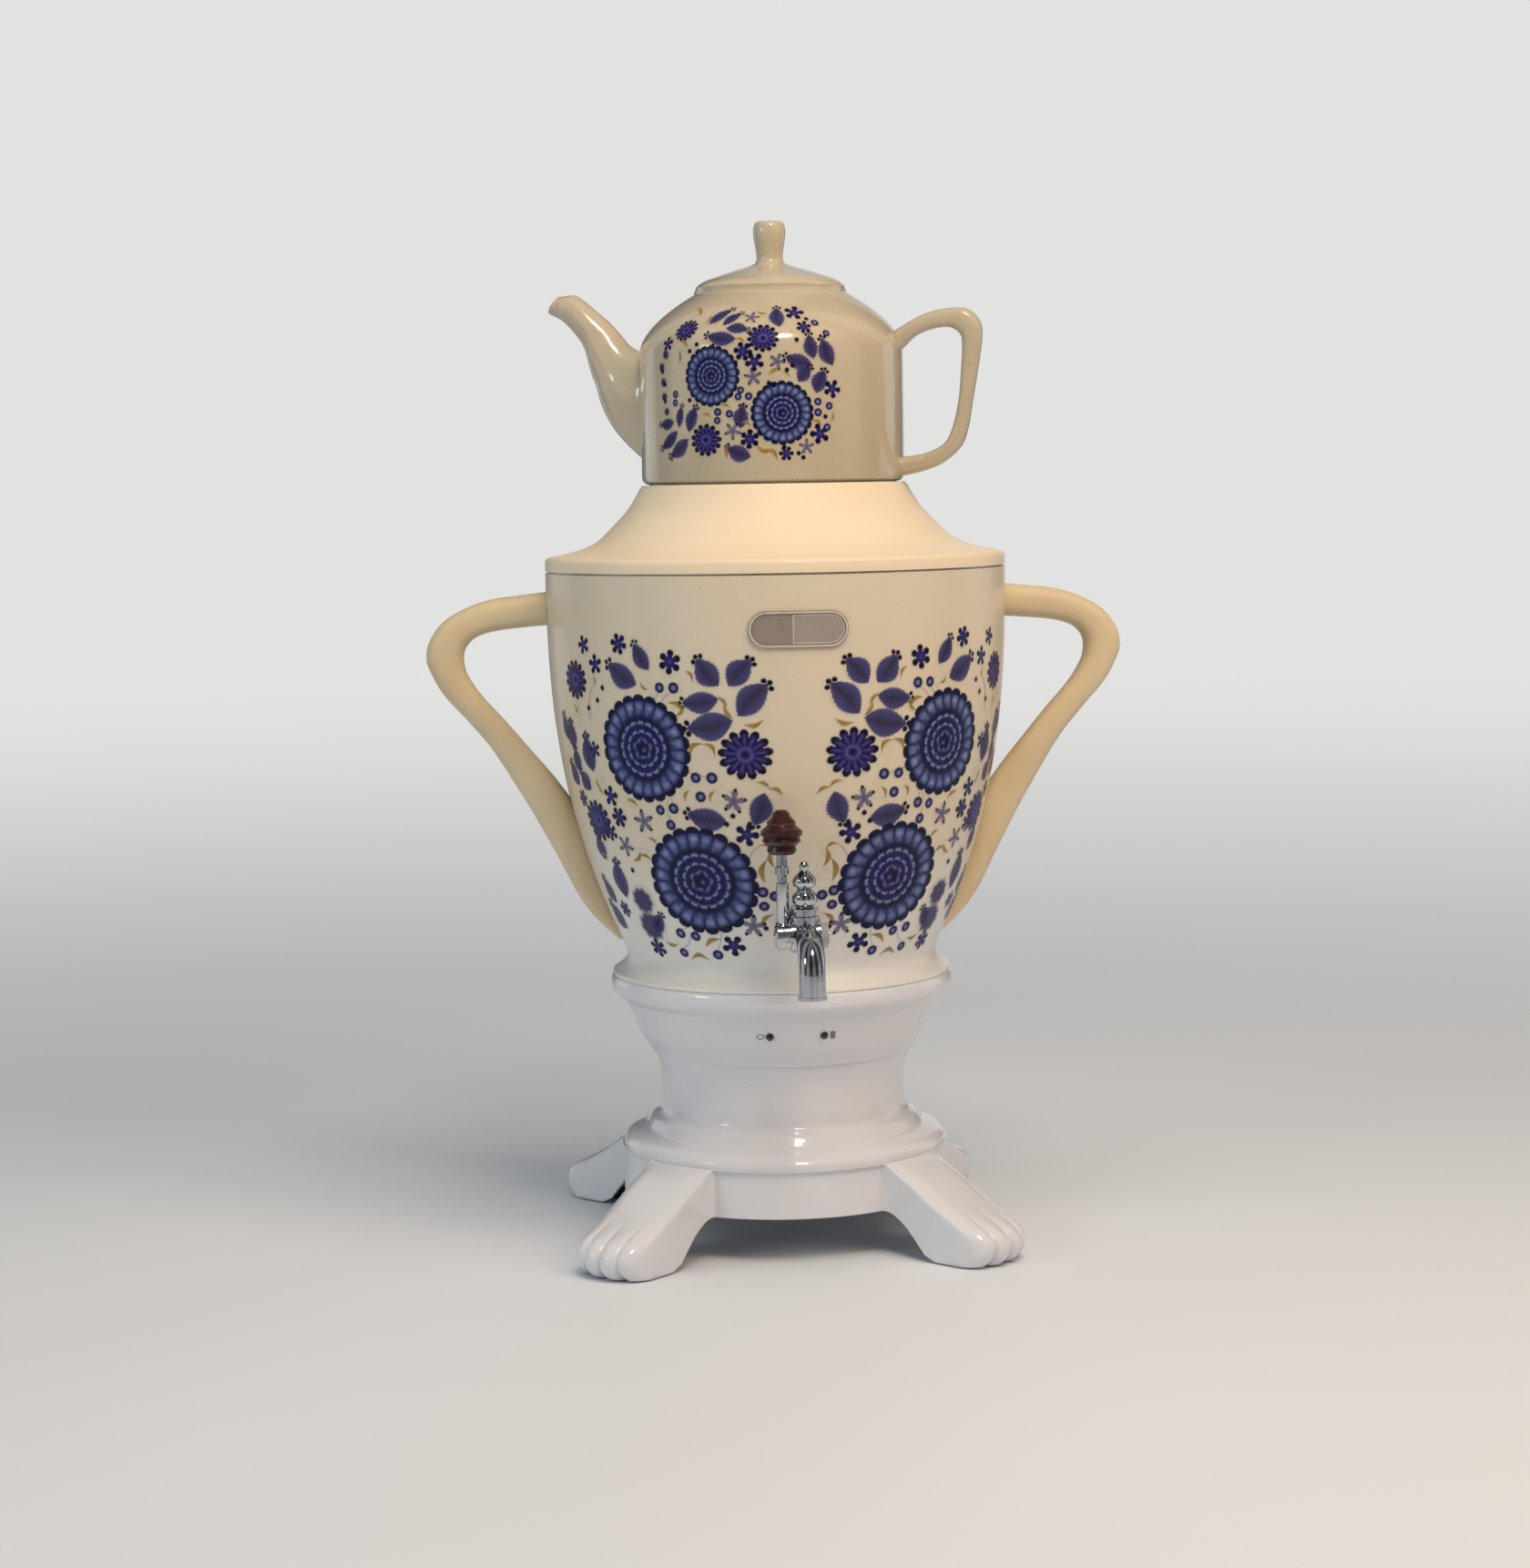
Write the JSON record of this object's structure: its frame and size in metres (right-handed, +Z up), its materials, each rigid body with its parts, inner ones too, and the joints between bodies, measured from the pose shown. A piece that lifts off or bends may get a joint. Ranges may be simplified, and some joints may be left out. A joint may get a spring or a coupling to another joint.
{
  "type": "electric samovar",
  "caption": "Electric samovar: enamelled body on a paw-footed column, loop handles, chrome tap with a key, and a cover that carries a porcelain teapot.",
  "frame": {"origin": "centre of the plane the four rubber pads stand on, on the axis of the body", "axes": "+Z up along the body's axis, -Y towards the tap, +X to the right handle"},
  "size_m": [0.3438, 0.2677, 0.4986],
  "materials": {
    "white_enamel": "glossy white enamel",
    "cream_enamel": "glossy warm white enamel with a blue floral transfer",
    "porcelain": "glazed white porcelain with a blue floral transfer",
    "ivory_plastic": "satin ivory",
    "black_plastic": "matt black",
    "red_plastic": "glossy dark red",
    "lamp_lens": "dark lens, unlit",
    "chrome": "polished chrome plate",
    "steel": "plain steel",
    "badge_metal": "satin plate with a polished rim",
    "brass": "plain",
    "rubber": "matt black",
    "red_wire": "silicone sleeve"
  },
  "bodies": {
    "samovar": {"foot": "white_enamel", "foot_pads": "rubber", "bottom_plate": "steel", "bottom_screws": "steel", "foot_screws": "steel", "column": "white_enamel", "rear_panel": "black_plastic", "power_inlet": "black_plastic", "inlet_pins": "brass", "switch_frame": "black_plastic", "lamp_left": "lamp_lens", "lamp_right": "lamp_lens", "deck_screws": "steel", "body_shell": "cream_enamel", "badge": "badge_metal", "handle_left": "ivory_plastic", "handle_right": "ivory_plastic", "handle_screws": "steel", "tank": "steel", "heater_plate": "steel", "heating_element": "steel", "thermostat": "black_plastic", "thermal_cutout": "steel", "heater_leads": "red_wire", "tap_body": "chrome", "tap_flange": "chrome", "tap_gasket": "rubber", "tap_inner_gasket": "rubber", "tap_nut": "steel", "tap_finial": "chrome"},
    "switch_rocker": {"switch_rocker": "black_plastic"},
    "tap_key": {"tap_plug": "chrome", "tap_key": "chrome", "tap_knob": "red_plastic", "plug_nut": "chrome"},
    "cover": {"cover": "cream_enamel", "cover_skirt": "steel"},
    "teapot": {"teapot_body": "porcelain", "teapot_spout": "porcelain", "teapot_handle": "porcelain"},
    "teapot_lid": {"teapot_lid": "porcelain"}
  },
  "joints": [
    {"name": "key_turn", "type": "hinge", "parent": "samovar", "child": "tap_key", "pos_m": [0, -0.119, 0.164], "axis": [1, 0, 0], "range_deg": [0, 90]},
    {"name": "rocker_tilt", "type": "hinge", "parent": "samovar", "child": "switch_rocker", "pos_m": [-0.0155, 0.0495, 0.0765], "axis": [1, 0, 0], "range_deg": [0, 24]},
    {"name": "cover_lift", "type": "slide", "parent": "samovar", "child": "cover", "axis": [0, 0, 1], "range_m": [0, 0.12]},
    {"name": "teapot_lift", "type": "slide", "parent": "cover", "child": "teapot", "axis": [0, 0, 1], "range_m": [0, 0.1]},
    {"name": "lid_lift", "type": "slide", "parent": "teapot", "child": "teapot_lid", "axis": [0, 0, 1], "range_m": [0, 0.06]}
  ]
}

□ □ □ □ □ □ □

> **Given task**:
Extract each line from the listing above, please, and repeat it exactly.

> **Expected answer**:
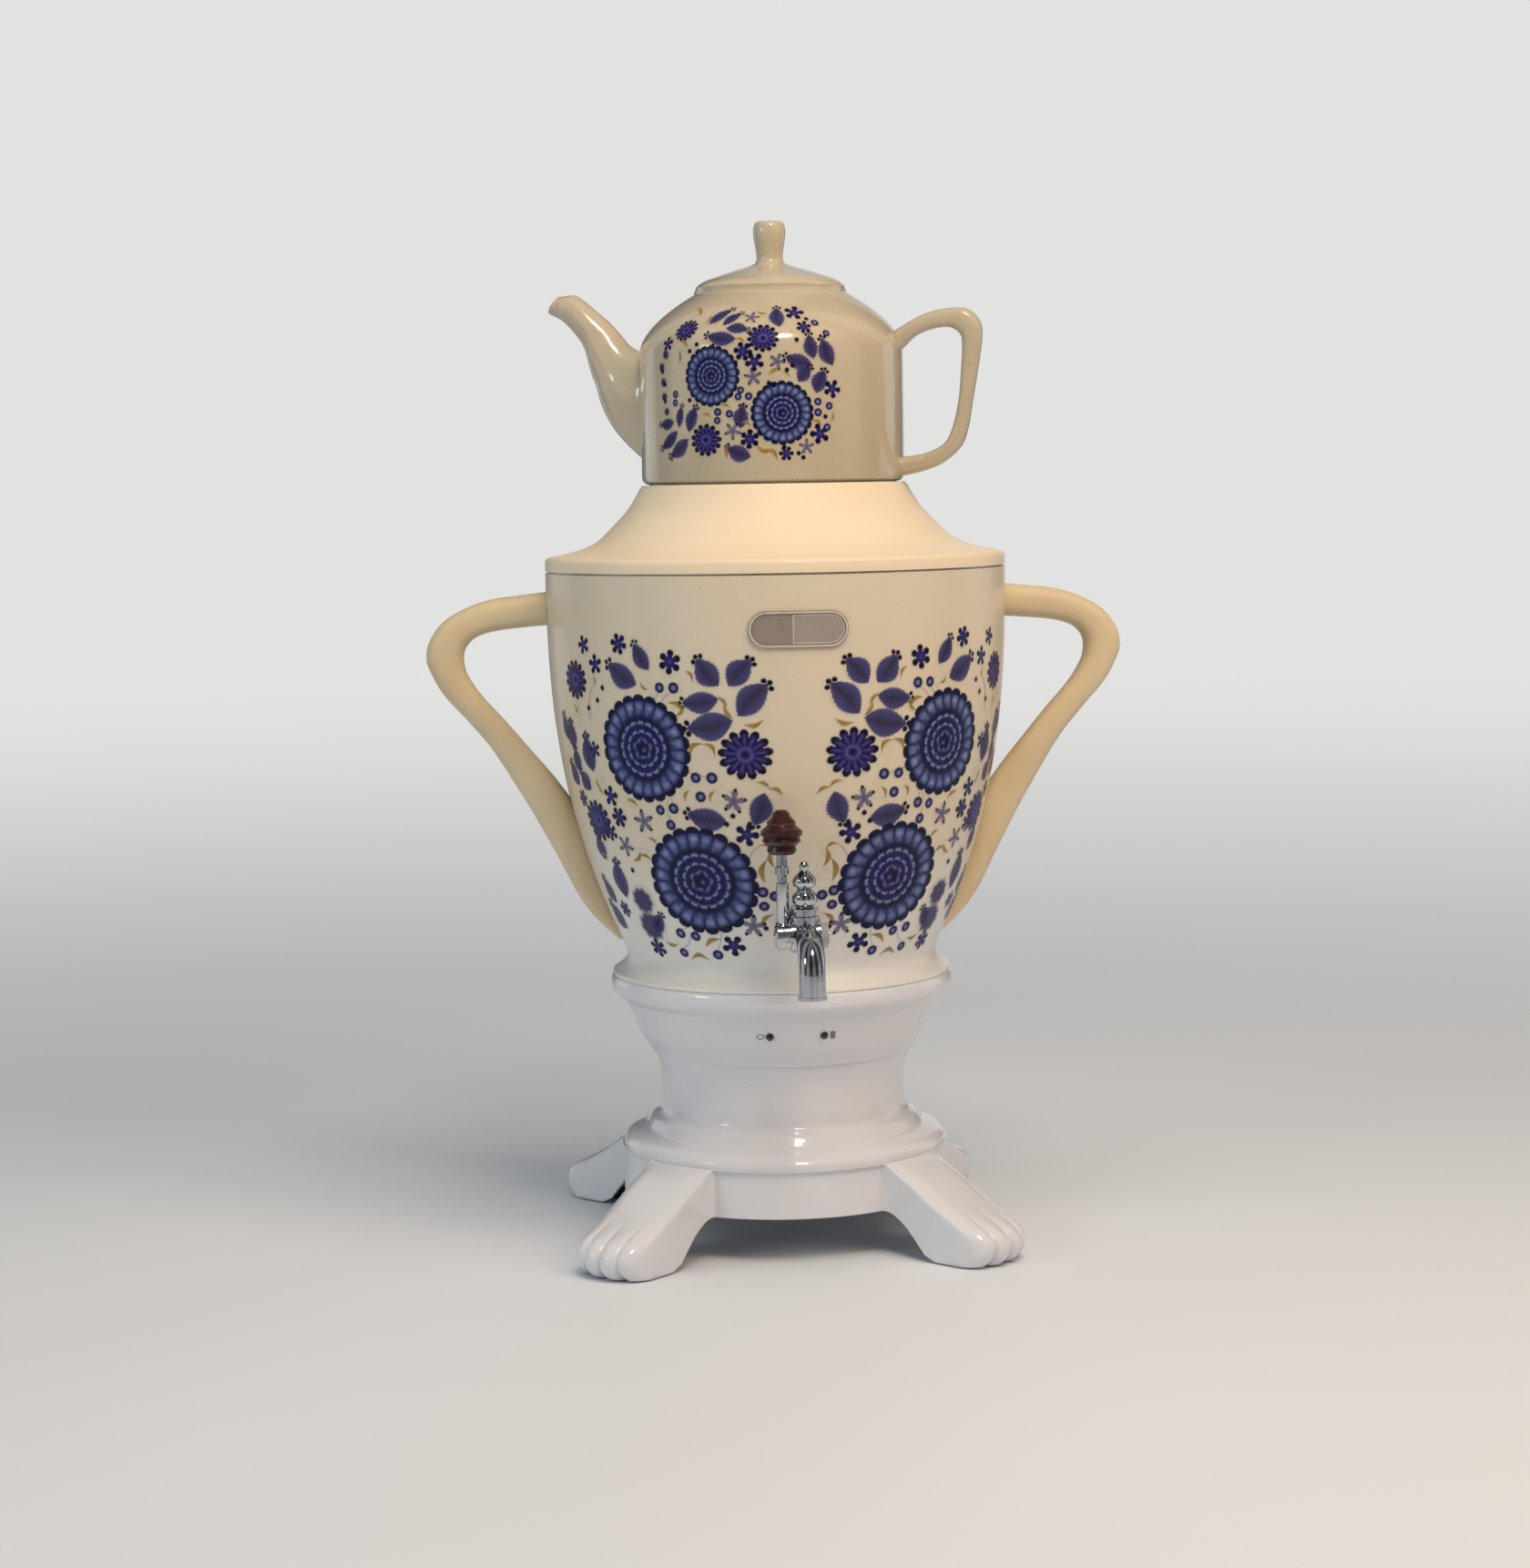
Write the JSON record of this object's structure: its frame and size in metres (right-handed, +Z up), its materials, each rigid body with its parts, inner ones too, and the joints between bodies, measured from the pose shown. A piece that lifts off or bends may get a joint. Ranges may be simplified, and some joints may be left out. A joint may get a spring or a coupling to another joint.
{
  "type": "electric samovar",
  "caption": "Electric samovar: enamelled body on a paw-footed column, loop handles, chrome tap with a key, and a cover that carries a porcelain teapot.",
  "frame": {"origin": "centre of the plane the four rubber pads stand on, on the axis of the body", "axes": "+Z up along the body's axis, -Y towards the tap, +X to the right handle"},
  "size_m": [0.3438, 0.2677, 0.4986],
  "materials": {
    "white_enamel": "glossy white enamel",
    "cream_enamel": "glossy warm white enamel with a blue floral transfer",
    "porcelain": "glazed white porcelain with a blue floral transfer",
    "ivory_plastic": "satin ivory",
    "black_plastic": "matt black",
    "red_plastic": "glossy dark red",
    "lamp_lens": "dark lens, unlit",
    "chrome": "polished chrome plate",
    "steel": "plain steel",
    "badge_metal": "satin plate with a polished rim",
    "brass": "plain",
    "rubber": "matt black",
    "red_wire": "silicone sleeve"
  },
  "bodies": {
    "samovar": {"foot": "white_enamel", "foot_pads": "rubber", "bottom_plate": "steel", "bottom_screws": "steel", "foot_screws": "steel", "column": "white_enamel", "rear_panel": "black_plastic", "power_inlet": "black_plastic", "inlet_pins": "brass", "switch_frame": "black_plastic", "lamp_left": "lamp_lens", "lamp_right": "lamp_lens", "deck_screws": "steel", "body_shell": "cream_enamel", "badge": "badge_metal", "handle_left": "ivory_plastic", "handle_right": "ivory_plastic", "handle_screws": "steel", "tank": "steel", "heater_plate": "steel", "heating_element": "steel", "thermostat": "black_plastic", "thermal_cutout": "steel", "heater_leads": "red_wire", "tap_body": "chrome", "tap_flange": "chrome", "tap_gasket": "rubber", "tap_inner_gasket": "rubber", "tap_nut": "steel", "tap_finial": "chrome"},
    "switch_rocker": {"switch_rocker": "black_plastic"},
    "tap_key": {"tap_plug": "chrome", "tap_key": "chrome", "tap_knob": "red_plastic", "plug_nut": "chrome"},
    "cover": {"cover": "cream_enamel", "cover_skirt": "steel"},
    "teapot": {"teapot_body": "porcelain", "teapot_spout": "porcelain", "teapot_handle": "porcelain"},
    "teapot_lid": {"teapot_lid": "porcelain"}
  },
  "joints": [
    {"name": "key_turn", "type": "hinge", "parent": "samovar", "child": "tap_key", "pos_m": [0, -0.119, 0.164], "axis": [1, 0, 0], "range_deg": [0, 90]},
    {"name": "rocker_tilt", "type": "hinge", "parent": "samovar", "child": "switch_rocker", "pos_m": [-0.0155, 0.0495, 0.0765], "axis": [1, 0, 0], "range_deg": [0, 24]},
    {"name": "cover_lift", "type": "slide", "parent": "samovar", "child": "cover", "axis": [0, 0, 1], "range_m": [0, 0.12]},
    {"name": "teapot_lift", "type": "slide", "parent": "cover", "child": "teapot", "axis": [0, 0, 1], "range_m": [0, 0.1]},
    {"name": "lid_lift", "type": "slide", "parent": "teapot", "child": "teapot_lid", "axis": [0, 0, 1], "range_m": [0, 0.06]}
  ]
}